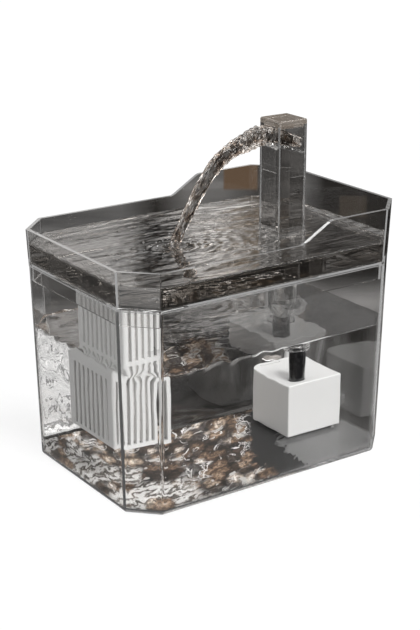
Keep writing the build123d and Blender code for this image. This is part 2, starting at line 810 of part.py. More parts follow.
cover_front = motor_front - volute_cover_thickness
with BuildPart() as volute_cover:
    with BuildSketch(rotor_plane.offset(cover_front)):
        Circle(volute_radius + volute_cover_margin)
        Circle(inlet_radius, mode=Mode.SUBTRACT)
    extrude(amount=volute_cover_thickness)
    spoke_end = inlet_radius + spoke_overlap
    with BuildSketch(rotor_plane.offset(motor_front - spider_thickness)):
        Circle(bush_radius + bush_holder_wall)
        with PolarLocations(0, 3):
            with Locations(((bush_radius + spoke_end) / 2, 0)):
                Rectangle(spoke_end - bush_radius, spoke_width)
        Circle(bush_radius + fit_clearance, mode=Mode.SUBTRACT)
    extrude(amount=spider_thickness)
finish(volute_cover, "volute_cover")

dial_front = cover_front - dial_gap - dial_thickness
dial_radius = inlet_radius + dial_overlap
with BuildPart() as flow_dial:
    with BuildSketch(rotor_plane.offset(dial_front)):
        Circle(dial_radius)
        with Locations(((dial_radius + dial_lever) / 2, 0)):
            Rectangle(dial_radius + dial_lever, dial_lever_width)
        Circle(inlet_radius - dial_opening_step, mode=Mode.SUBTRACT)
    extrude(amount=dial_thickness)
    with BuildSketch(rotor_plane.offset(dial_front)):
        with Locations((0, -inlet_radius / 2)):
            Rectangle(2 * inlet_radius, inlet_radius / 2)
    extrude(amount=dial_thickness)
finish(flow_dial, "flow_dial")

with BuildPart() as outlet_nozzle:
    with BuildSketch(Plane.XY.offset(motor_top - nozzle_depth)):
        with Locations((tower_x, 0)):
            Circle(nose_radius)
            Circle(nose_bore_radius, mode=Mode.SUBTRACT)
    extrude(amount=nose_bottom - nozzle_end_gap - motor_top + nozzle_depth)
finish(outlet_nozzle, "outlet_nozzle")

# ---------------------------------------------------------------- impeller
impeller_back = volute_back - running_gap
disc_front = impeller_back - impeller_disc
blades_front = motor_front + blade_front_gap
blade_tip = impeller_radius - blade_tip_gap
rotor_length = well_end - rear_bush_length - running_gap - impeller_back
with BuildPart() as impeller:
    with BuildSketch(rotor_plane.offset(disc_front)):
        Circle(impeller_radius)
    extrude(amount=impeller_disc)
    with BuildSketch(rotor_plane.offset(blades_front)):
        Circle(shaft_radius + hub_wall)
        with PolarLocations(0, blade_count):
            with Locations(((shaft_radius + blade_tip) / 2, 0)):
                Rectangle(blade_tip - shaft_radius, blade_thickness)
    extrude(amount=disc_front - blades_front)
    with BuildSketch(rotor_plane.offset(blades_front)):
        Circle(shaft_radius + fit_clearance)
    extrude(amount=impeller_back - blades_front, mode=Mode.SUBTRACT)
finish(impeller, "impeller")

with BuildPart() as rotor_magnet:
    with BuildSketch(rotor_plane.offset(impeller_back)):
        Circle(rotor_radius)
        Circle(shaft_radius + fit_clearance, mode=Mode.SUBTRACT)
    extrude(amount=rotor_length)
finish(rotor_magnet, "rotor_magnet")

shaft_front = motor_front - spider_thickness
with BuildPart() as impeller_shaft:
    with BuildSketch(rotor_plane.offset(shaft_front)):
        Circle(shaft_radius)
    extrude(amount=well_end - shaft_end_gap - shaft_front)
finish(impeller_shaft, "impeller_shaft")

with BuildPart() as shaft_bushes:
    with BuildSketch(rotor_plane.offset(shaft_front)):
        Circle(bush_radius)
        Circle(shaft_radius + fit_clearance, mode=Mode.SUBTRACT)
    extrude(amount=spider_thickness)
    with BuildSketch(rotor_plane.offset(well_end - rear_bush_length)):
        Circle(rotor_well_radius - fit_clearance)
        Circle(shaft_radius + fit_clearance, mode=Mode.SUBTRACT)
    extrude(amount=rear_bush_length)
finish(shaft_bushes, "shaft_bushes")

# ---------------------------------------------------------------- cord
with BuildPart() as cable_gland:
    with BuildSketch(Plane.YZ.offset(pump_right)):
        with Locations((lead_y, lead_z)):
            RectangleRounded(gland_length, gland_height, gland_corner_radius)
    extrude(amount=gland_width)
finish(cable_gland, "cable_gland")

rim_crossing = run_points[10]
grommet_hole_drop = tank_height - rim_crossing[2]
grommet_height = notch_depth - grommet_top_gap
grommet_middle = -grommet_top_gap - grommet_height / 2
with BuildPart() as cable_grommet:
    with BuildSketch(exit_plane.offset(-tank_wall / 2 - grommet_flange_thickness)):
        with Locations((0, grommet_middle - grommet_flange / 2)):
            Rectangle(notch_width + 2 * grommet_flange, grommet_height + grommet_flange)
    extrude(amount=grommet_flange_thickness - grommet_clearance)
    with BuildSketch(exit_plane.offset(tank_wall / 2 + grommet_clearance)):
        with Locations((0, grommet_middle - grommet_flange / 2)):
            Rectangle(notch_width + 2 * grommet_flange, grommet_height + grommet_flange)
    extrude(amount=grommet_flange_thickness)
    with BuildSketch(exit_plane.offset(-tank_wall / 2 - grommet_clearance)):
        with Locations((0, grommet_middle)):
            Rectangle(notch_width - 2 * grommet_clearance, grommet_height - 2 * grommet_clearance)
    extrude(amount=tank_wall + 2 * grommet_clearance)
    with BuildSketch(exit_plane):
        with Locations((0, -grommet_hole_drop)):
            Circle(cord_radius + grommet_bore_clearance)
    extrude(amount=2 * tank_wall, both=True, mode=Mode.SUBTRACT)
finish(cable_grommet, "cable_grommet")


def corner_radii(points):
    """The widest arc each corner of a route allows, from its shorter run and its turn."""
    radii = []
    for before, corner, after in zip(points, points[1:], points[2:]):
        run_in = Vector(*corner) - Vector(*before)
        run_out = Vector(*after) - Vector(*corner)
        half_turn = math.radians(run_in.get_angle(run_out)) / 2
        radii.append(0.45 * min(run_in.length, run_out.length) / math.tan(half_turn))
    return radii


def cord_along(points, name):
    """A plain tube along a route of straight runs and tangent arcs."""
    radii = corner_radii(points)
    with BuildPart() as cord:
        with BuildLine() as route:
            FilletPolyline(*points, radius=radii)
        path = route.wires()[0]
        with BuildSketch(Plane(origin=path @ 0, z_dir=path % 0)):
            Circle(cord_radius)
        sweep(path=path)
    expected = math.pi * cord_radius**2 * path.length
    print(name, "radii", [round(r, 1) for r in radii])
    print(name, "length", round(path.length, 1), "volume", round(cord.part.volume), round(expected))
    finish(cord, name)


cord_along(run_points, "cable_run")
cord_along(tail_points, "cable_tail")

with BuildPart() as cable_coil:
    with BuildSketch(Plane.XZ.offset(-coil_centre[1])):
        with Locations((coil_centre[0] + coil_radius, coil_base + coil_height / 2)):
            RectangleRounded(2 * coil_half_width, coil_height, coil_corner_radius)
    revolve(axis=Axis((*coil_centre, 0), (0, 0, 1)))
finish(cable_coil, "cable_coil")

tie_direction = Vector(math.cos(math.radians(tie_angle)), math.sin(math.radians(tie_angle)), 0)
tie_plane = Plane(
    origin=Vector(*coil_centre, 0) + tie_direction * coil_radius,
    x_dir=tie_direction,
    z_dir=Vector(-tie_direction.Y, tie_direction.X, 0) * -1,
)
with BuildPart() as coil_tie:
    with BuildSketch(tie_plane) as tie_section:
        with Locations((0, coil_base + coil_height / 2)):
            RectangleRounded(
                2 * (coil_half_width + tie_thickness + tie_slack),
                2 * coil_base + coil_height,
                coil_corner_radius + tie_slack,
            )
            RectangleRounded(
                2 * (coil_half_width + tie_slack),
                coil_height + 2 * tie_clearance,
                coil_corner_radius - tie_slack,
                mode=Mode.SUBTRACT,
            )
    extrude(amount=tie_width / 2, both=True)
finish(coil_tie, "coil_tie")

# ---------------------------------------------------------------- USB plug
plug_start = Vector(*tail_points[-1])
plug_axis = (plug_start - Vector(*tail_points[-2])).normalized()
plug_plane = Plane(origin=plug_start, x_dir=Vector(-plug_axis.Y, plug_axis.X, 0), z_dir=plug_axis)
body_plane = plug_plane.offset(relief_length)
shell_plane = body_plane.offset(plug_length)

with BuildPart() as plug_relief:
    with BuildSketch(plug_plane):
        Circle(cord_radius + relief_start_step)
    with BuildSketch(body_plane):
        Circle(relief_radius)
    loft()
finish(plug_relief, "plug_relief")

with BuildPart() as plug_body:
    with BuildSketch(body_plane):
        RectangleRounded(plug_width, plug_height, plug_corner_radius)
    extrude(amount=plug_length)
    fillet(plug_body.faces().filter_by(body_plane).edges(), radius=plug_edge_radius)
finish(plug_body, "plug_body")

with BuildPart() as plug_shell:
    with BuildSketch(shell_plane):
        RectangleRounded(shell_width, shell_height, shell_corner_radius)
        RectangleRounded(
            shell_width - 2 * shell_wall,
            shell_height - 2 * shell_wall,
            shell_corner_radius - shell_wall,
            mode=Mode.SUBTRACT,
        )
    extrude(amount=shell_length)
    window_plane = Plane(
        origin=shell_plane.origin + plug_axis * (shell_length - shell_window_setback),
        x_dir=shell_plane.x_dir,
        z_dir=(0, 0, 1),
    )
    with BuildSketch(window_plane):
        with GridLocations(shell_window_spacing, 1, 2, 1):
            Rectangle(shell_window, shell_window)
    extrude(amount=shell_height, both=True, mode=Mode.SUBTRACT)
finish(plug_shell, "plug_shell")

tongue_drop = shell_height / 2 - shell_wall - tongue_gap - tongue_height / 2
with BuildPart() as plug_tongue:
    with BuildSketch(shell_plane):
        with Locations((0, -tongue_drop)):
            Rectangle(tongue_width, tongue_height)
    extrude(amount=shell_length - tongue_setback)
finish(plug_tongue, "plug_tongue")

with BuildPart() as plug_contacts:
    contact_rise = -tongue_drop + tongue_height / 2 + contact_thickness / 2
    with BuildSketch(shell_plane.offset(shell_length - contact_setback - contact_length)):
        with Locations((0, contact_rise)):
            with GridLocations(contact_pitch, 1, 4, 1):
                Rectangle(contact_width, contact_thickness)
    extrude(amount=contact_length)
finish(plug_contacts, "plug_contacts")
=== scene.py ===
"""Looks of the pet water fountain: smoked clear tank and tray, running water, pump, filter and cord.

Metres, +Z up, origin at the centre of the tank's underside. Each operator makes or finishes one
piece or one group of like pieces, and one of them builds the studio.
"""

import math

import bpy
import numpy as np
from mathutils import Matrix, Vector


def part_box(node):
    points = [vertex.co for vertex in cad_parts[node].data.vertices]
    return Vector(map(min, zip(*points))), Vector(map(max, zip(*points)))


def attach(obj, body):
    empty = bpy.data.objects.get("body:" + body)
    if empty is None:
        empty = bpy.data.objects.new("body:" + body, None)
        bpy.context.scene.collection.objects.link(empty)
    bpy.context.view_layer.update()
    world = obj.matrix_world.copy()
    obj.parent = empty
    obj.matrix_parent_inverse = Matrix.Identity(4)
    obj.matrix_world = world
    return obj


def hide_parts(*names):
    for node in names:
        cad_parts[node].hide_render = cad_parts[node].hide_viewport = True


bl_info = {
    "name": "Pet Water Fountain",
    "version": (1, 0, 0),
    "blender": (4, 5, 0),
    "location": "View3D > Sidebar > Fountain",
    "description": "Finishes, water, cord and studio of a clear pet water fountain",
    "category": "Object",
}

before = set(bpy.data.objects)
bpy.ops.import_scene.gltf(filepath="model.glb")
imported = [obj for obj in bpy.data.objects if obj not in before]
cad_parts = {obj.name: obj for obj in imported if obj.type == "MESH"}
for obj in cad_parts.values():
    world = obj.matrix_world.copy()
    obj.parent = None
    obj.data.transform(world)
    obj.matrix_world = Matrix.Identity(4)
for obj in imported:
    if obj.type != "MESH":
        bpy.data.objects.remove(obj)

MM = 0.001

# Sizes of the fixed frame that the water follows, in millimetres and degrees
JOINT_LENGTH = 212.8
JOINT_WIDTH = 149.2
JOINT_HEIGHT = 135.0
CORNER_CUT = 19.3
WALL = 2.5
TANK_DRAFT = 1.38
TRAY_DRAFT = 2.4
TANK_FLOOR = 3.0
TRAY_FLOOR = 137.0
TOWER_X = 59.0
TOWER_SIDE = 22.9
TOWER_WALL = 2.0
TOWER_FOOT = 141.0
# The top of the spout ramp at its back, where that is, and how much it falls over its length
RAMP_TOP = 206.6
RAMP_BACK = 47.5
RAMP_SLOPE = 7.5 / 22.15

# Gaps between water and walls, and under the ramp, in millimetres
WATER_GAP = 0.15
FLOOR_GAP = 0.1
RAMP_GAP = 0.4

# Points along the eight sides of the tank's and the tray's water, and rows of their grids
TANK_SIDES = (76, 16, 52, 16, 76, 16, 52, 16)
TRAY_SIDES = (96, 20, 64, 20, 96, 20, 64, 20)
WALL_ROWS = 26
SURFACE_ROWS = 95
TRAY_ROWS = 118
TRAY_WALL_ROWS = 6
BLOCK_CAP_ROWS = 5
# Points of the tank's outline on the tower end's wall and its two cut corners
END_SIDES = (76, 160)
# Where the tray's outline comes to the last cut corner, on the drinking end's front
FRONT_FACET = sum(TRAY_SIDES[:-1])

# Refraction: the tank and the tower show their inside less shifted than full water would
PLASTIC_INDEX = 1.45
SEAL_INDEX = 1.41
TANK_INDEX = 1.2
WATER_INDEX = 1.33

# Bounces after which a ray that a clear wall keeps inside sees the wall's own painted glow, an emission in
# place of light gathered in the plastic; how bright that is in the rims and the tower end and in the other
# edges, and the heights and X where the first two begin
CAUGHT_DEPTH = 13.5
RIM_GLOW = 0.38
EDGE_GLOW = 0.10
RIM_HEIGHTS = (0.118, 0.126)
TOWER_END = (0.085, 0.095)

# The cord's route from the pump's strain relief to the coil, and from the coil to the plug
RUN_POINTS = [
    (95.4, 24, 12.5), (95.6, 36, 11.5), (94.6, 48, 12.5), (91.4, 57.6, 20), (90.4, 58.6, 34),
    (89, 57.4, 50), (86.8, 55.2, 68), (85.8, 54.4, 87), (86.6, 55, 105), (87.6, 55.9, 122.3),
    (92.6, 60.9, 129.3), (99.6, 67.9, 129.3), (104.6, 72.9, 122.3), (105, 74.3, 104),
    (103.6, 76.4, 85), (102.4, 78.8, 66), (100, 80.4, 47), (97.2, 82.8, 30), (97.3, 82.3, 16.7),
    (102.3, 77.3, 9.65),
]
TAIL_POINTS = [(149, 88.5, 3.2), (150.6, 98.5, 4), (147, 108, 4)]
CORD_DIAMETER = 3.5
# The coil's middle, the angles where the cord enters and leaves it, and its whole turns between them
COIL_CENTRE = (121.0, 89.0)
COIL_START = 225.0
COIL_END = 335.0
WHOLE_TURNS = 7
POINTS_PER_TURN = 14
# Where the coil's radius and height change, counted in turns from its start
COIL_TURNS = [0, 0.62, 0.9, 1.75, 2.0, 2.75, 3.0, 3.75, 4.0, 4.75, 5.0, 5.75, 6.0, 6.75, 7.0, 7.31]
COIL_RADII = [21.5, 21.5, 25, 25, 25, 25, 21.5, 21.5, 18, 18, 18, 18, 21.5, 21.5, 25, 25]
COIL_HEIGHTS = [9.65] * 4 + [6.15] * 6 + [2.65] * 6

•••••

## Aim
Output exactly those lines that lie from the line with "tongue_drop = shell_height" through the line with "cad_parts[node].hide_render = cad_parts[node].hide_viewport", with both of those lines included.

## Final answer
tongue_drop = shell_height / 2 - shell_wall - tongue_gap - tongue_height / 2
with BuildPart() as plug_tongue:
    with BuildSketch(shell_plane):
        with Locations((0, -tongue_drop)):
            Rectangle(tongue_width, tongue_height)
    extrude(amount=shell_length - tongue_setback)
finish(plug_tongue, "plug_tongue")

with BuildPart() as plug_contacts:
    contact_rise = -tongue_drop + tongue_height / 2 + contact_thickness / 2
    with BuildSketch(shell_plane.offset(shell_length - contact_setback - contact_length)):
        with Locations((0, contact_rise)):
            with GridLocations(contact_pitch, 1, 4, 1):
                Rectangle(contact_width, contact_thickness)
    extrude(amount=contact_length)
finish(plug_contacts, "plug_contacts")
=== scene.py ===
"""Looks of the pet water fountain: smoked clear tank and tray, running water, pump, filter and cord.

Metres, +Z up, origin at the centre of the tank's underside. Each operator makes or finishes one
piece or one group of like pieces, and one of them builds the studio.
"""

import math

import bpy
import numpy as np
from mathutils import Matrix, Vector


def part_box(node):
    points = [vertex.co for vertex in cad_parts[node].data.vertices]
    return Vector(map(min, zip(*points))), Vector(map(max, zip(*points)))


def attach(obj, body):
    empty = bpy.data.objects.get("body:" + body)
    if empty is None:
        empty = bpy.data.objects.new("body:" + body, None)
        bpy.context.scene.collection.objects.link(empty)
    bpy.context.view_layer.update()
    world = obj.matrix_world.copy()
    obj.parent = empty
    obj.matrix_parent_inverse = Matrix.Identity(4)
    obj.matrix_world = world
    return obj


def hide_parts(*names):
    for node in names:
        cad_parts[node].hide_render = cad_parts[node].hide_viewport = True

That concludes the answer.